**EXERCISE GOAL:** Quote only the part that opens with the line containing "the channel's trough." and closes with the line containing "zip(*points))), Vector(map(max, zip(*points)))". Keep both of those lines.

**SUPPLIED INFORMATION:**
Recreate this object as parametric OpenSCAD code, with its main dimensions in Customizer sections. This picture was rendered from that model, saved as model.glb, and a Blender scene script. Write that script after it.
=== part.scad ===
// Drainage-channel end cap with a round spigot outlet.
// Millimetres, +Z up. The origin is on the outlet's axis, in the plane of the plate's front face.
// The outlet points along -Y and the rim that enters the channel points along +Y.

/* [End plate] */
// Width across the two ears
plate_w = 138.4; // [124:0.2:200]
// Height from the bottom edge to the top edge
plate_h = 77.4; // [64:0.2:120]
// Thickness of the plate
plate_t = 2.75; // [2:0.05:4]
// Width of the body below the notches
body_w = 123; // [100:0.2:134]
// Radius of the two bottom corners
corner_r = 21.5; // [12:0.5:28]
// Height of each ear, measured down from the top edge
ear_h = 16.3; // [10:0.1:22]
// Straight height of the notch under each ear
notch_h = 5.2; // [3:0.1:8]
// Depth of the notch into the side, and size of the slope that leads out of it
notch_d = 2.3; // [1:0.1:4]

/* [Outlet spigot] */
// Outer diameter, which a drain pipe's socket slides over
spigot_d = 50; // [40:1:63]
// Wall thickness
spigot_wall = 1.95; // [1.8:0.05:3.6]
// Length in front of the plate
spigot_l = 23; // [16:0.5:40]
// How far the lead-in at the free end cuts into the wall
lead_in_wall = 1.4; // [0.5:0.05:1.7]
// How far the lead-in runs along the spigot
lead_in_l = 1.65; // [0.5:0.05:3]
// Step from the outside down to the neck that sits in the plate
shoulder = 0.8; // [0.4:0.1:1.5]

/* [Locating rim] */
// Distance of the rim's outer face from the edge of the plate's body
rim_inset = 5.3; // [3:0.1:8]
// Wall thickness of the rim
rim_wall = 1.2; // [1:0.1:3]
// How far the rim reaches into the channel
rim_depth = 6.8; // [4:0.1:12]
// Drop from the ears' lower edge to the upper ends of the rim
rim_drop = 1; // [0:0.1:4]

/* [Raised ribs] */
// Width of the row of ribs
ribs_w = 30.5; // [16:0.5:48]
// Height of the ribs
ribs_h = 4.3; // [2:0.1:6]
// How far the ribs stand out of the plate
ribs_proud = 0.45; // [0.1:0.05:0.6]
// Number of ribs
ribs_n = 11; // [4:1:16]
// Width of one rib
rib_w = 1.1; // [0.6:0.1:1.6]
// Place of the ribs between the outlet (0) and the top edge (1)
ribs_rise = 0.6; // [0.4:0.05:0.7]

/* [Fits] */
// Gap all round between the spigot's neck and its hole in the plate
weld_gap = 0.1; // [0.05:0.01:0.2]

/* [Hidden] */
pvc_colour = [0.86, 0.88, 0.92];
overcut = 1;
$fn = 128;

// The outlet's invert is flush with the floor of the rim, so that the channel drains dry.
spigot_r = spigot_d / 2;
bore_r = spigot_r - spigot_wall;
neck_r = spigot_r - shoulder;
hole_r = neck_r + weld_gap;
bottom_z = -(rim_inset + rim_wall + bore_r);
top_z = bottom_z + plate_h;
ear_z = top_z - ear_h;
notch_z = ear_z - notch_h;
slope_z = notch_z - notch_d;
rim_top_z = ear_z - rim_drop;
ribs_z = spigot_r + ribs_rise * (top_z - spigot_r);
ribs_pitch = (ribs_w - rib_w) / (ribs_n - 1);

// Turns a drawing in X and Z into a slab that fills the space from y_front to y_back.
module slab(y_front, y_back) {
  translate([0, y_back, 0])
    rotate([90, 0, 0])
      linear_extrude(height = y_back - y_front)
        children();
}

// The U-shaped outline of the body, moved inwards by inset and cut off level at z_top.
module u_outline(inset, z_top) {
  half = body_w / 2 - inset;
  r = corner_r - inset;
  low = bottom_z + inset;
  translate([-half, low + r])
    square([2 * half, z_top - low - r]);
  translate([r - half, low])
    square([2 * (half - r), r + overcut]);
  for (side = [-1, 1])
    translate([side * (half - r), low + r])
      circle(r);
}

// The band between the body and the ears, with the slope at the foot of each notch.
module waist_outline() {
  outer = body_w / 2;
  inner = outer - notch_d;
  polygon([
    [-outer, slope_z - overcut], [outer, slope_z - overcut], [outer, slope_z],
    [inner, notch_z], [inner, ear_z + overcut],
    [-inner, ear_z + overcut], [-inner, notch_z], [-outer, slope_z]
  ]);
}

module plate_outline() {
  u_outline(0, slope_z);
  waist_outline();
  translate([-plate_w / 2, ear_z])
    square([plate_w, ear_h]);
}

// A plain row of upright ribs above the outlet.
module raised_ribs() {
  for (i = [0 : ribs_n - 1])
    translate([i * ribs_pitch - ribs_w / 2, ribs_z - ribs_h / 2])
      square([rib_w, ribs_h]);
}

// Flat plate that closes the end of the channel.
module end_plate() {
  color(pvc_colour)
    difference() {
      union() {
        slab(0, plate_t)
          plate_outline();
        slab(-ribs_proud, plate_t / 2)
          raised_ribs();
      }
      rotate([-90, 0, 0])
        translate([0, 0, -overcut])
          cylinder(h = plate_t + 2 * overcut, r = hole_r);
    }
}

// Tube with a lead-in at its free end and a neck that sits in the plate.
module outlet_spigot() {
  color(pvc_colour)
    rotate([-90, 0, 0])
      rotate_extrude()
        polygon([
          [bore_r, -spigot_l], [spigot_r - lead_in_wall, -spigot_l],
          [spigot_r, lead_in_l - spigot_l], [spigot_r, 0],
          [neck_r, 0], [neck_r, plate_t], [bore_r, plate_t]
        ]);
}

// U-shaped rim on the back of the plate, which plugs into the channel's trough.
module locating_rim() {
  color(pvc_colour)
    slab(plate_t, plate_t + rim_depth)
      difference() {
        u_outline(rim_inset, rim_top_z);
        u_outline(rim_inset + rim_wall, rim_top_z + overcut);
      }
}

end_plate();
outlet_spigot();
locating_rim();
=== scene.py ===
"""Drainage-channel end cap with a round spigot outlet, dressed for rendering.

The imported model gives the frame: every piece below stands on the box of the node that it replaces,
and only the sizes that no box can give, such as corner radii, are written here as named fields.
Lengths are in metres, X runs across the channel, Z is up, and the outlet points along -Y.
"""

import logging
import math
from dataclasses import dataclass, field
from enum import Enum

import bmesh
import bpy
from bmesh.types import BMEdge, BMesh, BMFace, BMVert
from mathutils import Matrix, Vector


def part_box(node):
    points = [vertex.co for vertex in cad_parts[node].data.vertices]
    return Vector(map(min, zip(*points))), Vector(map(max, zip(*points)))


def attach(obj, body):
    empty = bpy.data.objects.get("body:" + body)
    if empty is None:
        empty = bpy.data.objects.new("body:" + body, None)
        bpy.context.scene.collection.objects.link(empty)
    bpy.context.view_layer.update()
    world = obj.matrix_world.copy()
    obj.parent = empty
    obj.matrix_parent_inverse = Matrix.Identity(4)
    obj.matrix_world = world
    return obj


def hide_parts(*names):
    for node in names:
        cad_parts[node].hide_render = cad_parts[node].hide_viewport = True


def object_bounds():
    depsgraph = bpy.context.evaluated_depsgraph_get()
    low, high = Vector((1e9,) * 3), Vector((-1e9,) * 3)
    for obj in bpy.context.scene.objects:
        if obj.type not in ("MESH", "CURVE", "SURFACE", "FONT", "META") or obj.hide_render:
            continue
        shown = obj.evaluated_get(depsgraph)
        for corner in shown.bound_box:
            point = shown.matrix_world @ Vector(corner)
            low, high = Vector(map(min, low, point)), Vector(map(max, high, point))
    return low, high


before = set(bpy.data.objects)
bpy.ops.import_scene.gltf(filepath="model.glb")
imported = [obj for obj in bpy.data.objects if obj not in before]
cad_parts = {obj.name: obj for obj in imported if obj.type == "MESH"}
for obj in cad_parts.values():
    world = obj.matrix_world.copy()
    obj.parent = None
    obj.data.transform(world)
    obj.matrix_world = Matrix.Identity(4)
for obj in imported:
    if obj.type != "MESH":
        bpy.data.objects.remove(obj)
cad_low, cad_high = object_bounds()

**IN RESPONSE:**
// U-shaped rim on the back of the plate, which plugs into the channel's trough.
module locating_rim() {
  color(pvc_colour)
    slab(plate_t, plate_t + rim_depth)
      difference() {
        u_outline(rim_inset, rim_top_z);
        u_outline(rim_inset + rim_wall, rim_top_z + overcut);
      }
}

end_plate();
outlet_spigot();
locating_rim();
=== scene.py ===
"""Drainage-channel end cap with a round spigot outlet, dressed for rendering.

The imported model gives the frame: every piece below stands on the box of the node that it replaces,
and only the sizes that no box can give, such as corner radii, are written here as named fields.
Lengths are in metres, X runs across the channel, Z is up, and the outlet points along -Y.
"""

import logging
import math
from dataclasses import dataclass, field
from enum import Enum

import bmesh
import bpy
from bmesh.types import BMEdge, BMesh, BMFace, BMVert
from mathutils import Matrix, Vector


def part_box(node):
    points = [vertex.co for vertex in cad_parts[node].data.vertices]
    return Vector(map(min, zip(*points))), Vector(map(max, zip(*points)))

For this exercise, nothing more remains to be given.